The Shazam
Tomorrow The World (Not Lame)
by Marc Hirsh
originally published in Space City Rock, Summer 2004
With a band name taken from a Move album and an album title nicked from a Ramones song, the Shazam don’t promise hell of a lot of originality, and Tomorrow The World sounds like your music nerd friend digging through his record crates.

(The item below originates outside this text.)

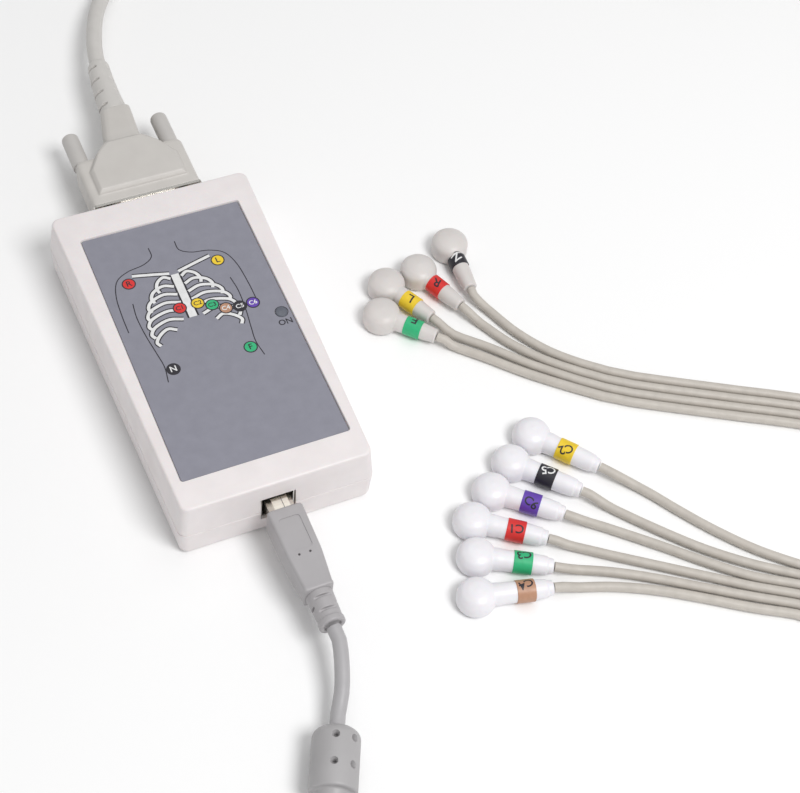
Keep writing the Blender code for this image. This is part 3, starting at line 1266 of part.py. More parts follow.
def make_trunk():
    """The patient cable: its slotted boot, the trunk, its coil and the band that holds the coil."""
    beige = make_material("trunk_beige", (0.70, 0.66, 0.64), 0.50)
    start = Vector((PATIENT_X + HOOD_NECK_SHIFT, HOOD_FRONT + HOOD_NECK_END + GAP, PATIENT_HEIGHT))
    end = start + Vector((BOOT_BEND, BOOT_LENGTH, -SEAT / 2))
    count = 2 * BOOT_SLOTS + 1
    shares = [i / count for i in range(count + 1)]
    lean = Vector((0, BOOT_LENGTH / 2, 0))
    points = [
        start.lerp(start + lean, share).lerp((start + lean).lerp(end, share), share)
        for share in shares
    ]
    radii = [(BOOT_BASE_DIAMETER + (BOOT_END_DIAMETER - BOOT_BASE_DIAMETER) * share) / 2 for share in shares]
    boot = loft("trunk_strain_relief", frame_rings(points, radii, BOOT_STEPS), beige)
    boot.data.shade_smooth()
    boot.data.set_sharp_from_angle(angle=math.radians(40))
    for i in range(BOOT_SLOTS):
        point, ahead = along(points, BOOT_LENGTH * (i + BOOT_SLOT_FIRST_SHARE) / BOOT_SLOTS)
        radius = (
            BOOT_BASE_DIAMETER + (BOOT_END_DIAMETER - BOOT_BASE_DIAMETER) * (i + 1 / 2) / BOOT_SLOTS
        ) / 2
        spun = Matrix.Translation(point) @ Matrix.Rotation(math.atan2(-ahead.x, ahead.y), 4, "Z")
        for side in (-1, 1):
            size = (2 * BOOT_SLOT_DEPTH, BOOT_SLOT_WIDTH, BOOT_SLOT_HEIGHT)
            slot = box(f"boot_slot_{i}_{side}", size, (0, 0, 0))
            slot.matrix_world = spun @ Matrix.Rotation(side * BOOT_SLOT_TILT, 4, "Y") @ Matrix.Translation(
                (side * radius, 0, 0)
            )
            cut(boot, slot)

    coil = coil_points(
        TRUNK_COIL_CENTRE,
        TRUNK_COIL_RADIUS,
        TRUNK_COIL_PITCH,
        TRUNK_COIL_LAYER_TURNS,
        90,
        -1,
        TRUNK_DIAMETER,
        TRUNK_COIL_TAIL,
    )
    tube("trunk_cable_coil", coil, TRUNK_DIAMETER, beige, 1)
    print("trunk_cable_coil least gap, mm:", round(least_gap(coil, TRUNK_DIAMETER) * 1000, 3))
    ahead = (points[-1] - points[-2]).normalized()
    step = Vector((-1, 0, 0))
    route = [points[-1] + ahead * GAP, points[-1] + ahead * TRUNK_DIAMETER, *TRUNK_ROUTE]
    route += [coil[0] + step * TRUNK_DIAMETER, coil[0] + step * GAP]
    cable("trunk_cable_start", route, TRUNK_DIAMETER, beige, 3)
    add_tie(
        "trunk_cable_tie",
        TRUNK_COIL_CENTRE,
        270,
        TRUNK_COIL_RADIUS,
        TRUNK_COIL_PITCH,
        TRUNK_COIL_LAYER_TURNS,
        TRUNK_DIAMETER,
    )

    last = coil[-1]
    down = Vector((0, -1, 0))
    relief_end = Vector((YOKE_X, YOKE_ENTRY_Y + YOKE_LENGTH + YOKE_RELIEF_LENGTH + GAP, YOKE_HEIGHT / 2))
    route = [last + down * GAP, last + down * TRUNK_DIAMETER, *TRUNK_TO_YOKE_ROUTE]
    route += [relief_end - down * TRUNK_DIAMETER, relief_end]
    cable("trunk_cable_end", route, TRUNK_DIAMETER, beige, 3)


def make_yoke():
    """The flat block where the trunk divides into the ten leads, with its strain relief."""
    beige = make_material("yoke_beige", (0.66, 0.62, 0.59), 0.50)
    middle = YOKE_HEIGHT / 2 + GAP
    places = (
        (0, YOKE_HALF_WIDTH - YOKE_EDGE, YOKE_HEIGHT - 2 * YOKE_EDGE),
        (YOKE_EDGE, YOKE_HALF_WIDTH, YOKE_HEIGHT),
        (YOKE_STRAIGHT, YOKE_HALF_WIDTH, YOKE_HEIGHT),
        (YOKE_LENGTH, YOKE_END_HALF_WIDTH, YOKE_HEIGHT),
        (YOKE_LENGTH + YOKE_EDGE, YOKE_END_HALF_WIDTH - YOKE_EDGE, YOKE_HEIGHT - 2 * YOKE_EDGE),
    )
    rings = []
    for back, half_width, height in places:
        outline = rectangle(2 * half_width, height, YOKE_CORNER_RADIUS)
        rings.append([(YOKE_X + u, YOKE_ENTRY_Y + back, middle + v) for u, v in outline])
    yoke = loft("yoke", rings, beige)
    radius = YOKE_HEIGHT / 2 - YOKE_EDGE
    profile = [(radius, YOKE_EDGE / 2), (YOKE_RELIEF_END_DIAMETER / 2, YOKE_RELIEF_LENGTH - GAP)]
    place = Matrix.Translation((YOKE_X, YOKE_ENTRY_Y + YOKE_LENGTH, YOKE_HEIGHT / 2)) @ ALONG_Y
    join(yoke, turned("yoke_relief", profile, SMALL_ROUND_STEPS, None, place))


def bundle_points(spine, lane):
    """A lead's points in its bundle: the bundle's middle line moved sideways, up to where it meets the yoke."""
    step = TUBE_STEP_SHARE * LEAD_DIAMETER
    middle = even_points(smooth_points([(*point, 0) for point in spine]), step)
    points = []
    for i, point in enumerate(middle):
        ahead = (middle[min(i + 1, len(middle) - 1)] - middle[max(i - 1, 0)]).normalized()
        spot = point + Vector((-ahead.y, ahead.x, 0)) * lane * LEAD_PITCH
        left = (point - middle[-1]).length
        share = max(0.0, 1 - left / BUNDLE_RISE_LENGTH) if i > len(middle) / 2 else 0.0
        spot.z = LEAD_LIE + BUNDLE_RISE * (1 - math.cos(math.pi * share)) / 2
        points.append(spot)
    points[-1].x = points[-2].x
    return points


def make_leads():
    """The ten electrode leads, each with the snap connector at its end."""
    sets = ((LIMB_LEADS, LIMB_BUNDLE, LIMB_SNAP_LENGTH, LIMB_BARREL_DIAMETER, "limb"),)
    sets += ((CHEST_LEADS, CHEST_BUNDLE, CHEST_SNAP_LENGTH, CHEST_BARREL_DIAMETER, "chest"),)
    for leads, bundle, length, barrel, kind in sets:
        taupe = make_material(f"lead_taupe_{kind}", (0.60, 0.54, 0.47), 0.55)
        colour = (0.70, 0.66, 0.64) if kind == "limb" else (0.85, 0.83, 0.87)
        for name, place, heading, via, lane in leads:
            shell = make_material(f"snap_{name}", colour, 0.45)
            add_snap(f"snap_{name}", place, heading, length, barrel, shell)
            start = offset_point(place, heading, length + GAP, SNAP_BARREL_HEIGHT)
            straight = offset_point(place, heading, length + LEAD_DIAMETER, SNAP_BARREL_HEIGHT - GAP / 2)
            lane_points = bundle_points(bundle, lane)
            route = [start, straight, *[(x, y, LEAD_LIE) for x, y in via], *lane_points[:2]]
            entry = Vector((lane_points[-1].x, YOKE_ENTRY_Y - GAP, lane_points[-1].z))
            points = [*route_points(route, LEAD_DIAMETER)[:-1], *lane_points[1:], entry]
            tube(f"lead_{name}", points, LEAD_DIAMETER, taupe, 1)


def add_snap(name, place, heading, length, barrel_diameter, mat):
    """A snap connector: a round head with a socket below and a barrel that takes the lead."""
    radius = SNAP_HEAD_DIAMETER / 2
    foot = SNAP_FOOT_CHAMFER
    rise = SNAP_HEIGHT - SNAP_SIDE_HEIGHT
    profile = [
        (radius - foot, GAP), (radius, GAP + foot), (radius, SNAP_SIDE_HEIGHT),
        *(
            (radius * out_share, SNAP_SIDE_HEIGHT + rise * up_share)
            for out_share, up_share in SNAP_DOME_SHARES
        ),
        (0, SNAP_HEIGHT),
    ]
    at_place = Matrix.Translation((*place, 0)) @ Matrix.Rotation(math.radians(heading), 4, "Z")
    snap = turned(name, profile, HEAD_STEPS, mat, at_place)
    barrel = barrel_diameter / 2
    taper = SNAP_BARREL_TAPER
    collar = length - SNAP_END_LENGTH
    profile = [
        (barrel - taper / 2, radius * SNAP_ROOT_SHARE), (barrel, radius + taper), (barrel - taper, collar),
        (SNAP_END_DIAMETER / 2, collar + taper), (SNAP_END_DIAMETER / 2, length),
    ]
    turn = Matrix.Translation((0, 0, SNAP_BARREL_HEIGHT)) @ Matrix.Rotation(math.pi / 2, 4, "Y")
    join(snap, turned(f"{name}_barrel", profile, BARREL_STEPS, None, at_place @ turn))
    socket = [(SNAP_SOCKET_DIAMETER / 2, -OVERRUN), (SNAP_SOCKET_DIAMETER / 2, SNAP_SOCKET_DEPTH)]
    cut(snap, turned(f"{name}_socket", socket, BORE_STEPS, None, at_place))


def main():
    clear_scene()
    make_box()
    make_screws()
    make_label()
    make_board()
    make_usb_socket()
    make_usb_plug()
    make_usb_cable()
    make_patient_socket()
    make_patient_plug()
    make_trunk()
    make_yoke()
    make_leads()


main()
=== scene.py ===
# %% [markdown]
# # A small heart monitor for a computer, with its two cables
# The box records an electrocardiogram. Ten leads with snap connectors meet in a yoke, one patient cable
# runs from there to the back of the box, and a USB cable runs from its front to a computer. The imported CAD
# model is the frame. This lesson gives it rounded mouldings, printed marks and real materials.

# %% The frame
import math

import bmesh
import bpy
from mathutils import Matrix, Vector


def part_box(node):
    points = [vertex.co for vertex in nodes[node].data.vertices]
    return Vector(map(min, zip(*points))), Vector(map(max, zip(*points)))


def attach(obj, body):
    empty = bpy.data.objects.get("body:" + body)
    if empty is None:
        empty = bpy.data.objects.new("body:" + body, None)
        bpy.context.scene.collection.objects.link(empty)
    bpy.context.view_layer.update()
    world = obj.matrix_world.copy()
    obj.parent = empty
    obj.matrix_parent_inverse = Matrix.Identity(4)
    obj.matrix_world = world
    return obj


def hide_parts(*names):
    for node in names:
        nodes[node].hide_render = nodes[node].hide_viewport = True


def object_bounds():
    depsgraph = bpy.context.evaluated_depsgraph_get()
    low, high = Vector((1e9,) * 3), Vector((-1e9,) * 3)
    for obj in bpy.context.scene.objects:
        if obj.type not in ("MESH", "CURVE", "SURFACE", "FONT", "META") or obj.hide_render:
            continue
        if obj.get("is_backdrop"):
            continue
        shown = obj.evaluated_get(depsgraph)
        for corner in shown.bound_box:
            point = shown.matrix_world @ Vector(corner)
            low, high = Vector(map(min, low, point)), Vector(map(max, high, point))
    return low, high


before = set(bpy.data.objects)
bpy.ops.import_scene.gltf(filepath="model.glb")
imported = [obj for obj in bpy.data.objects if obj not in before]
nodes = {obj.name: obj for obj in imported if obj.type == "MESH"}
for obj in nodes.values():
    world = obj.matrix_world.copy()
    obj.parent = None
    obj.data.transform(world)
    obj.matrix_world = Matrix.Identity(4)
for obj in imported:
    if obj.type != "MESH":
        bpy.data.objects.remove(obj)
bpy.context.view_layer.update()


def linked(name, data):
    """A new object that shows the data in the scene."""
    obj = bpy.data.objects.new(name, data)
    bpy.context.scene.collection.objects.link(obj)
    return obj


# %% [markdown]
# ## The camera
# The photograph was taken from the front left and above, with a long lens. Its place and turn were worked
# out from the corners of the box and of its label, so the camera's three axes are written here as they were
# found.

# %% Camera
IMAGE_WIDTH = 800
FOCAL_PIXELS = 1713.21
SENSOR_WIDTH = 36.0
CAMERA_PLACE = (-0.11371, -0.32436, 0.47273)
CAMERA_RIGHT = (0.9140429, -0.3966641, 0.0847533)
CAMERA_UP = (0.2799188, 0.7680805, 0.5759321)
CAMERA_BACK = (-0.2935489, -0.5027026, 0.8130923)

camera_data = bpy.data.cameras.new("camera")
camera_data.sensor_width = SENSOR_WIDTH
camera_data.lens = FOCAL_PIXELS * SENSOR_WIDTH / IMAGE_WIDTH
camera = linked("camera", camera_data)
turned_axes = Matrix((CAMERA_RIGHT, CAMERA_UP, CAMERA_BACK)).transposed().to_4x4()
camera.matrix_world = Matrix.Translation(CAMERA_PLACE) @ turned_axes
bpy.context.scene.camera = camera
print("lens in mm:", round(camera_data.lens, 1))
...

Derivativeness isn’t without its charms, though, especially in a tradition-oriented genre like power pop, and it’s hard to complain too much about a vinyl collection that includes Todd Rundgren (“Squeeze The Day”), Imperial Drag (“We Think Yer Dead”) and the New York Dolls, whose “Personality Crisis” is done one better by the opening of “Nine Times” and whose version of “(There’s Gonna Be A) Showdown” seems to have been the blueprint of the anthemic “Gettin’ Higher.” Otherwise, the Shazam’s most original moves are using “Don’t Lie To Me” instead of the more common “Feel” as the basis for their Big Star rip (the shuffling, swaggering “Goodbye American Man”) and selecting, I think, a fictional band as a touchstone for “Not Lost Anymore,” which is what “All My Only Dreams” might have sounded like had the Wonders survived long enough to embark upon a quasi-psychedelic phase. I also hear bits of “Paperback Writer” and “Gimme Shelter” throughout, and I wouldn’t notice, and it wouldn’t matter, if the songs were more than scaffolding for the monuments the Shazam are building to their heroes. All told, Tomorrow The World gives us what we never really asked for but probably couldn’t hurt anyway: another Sloan.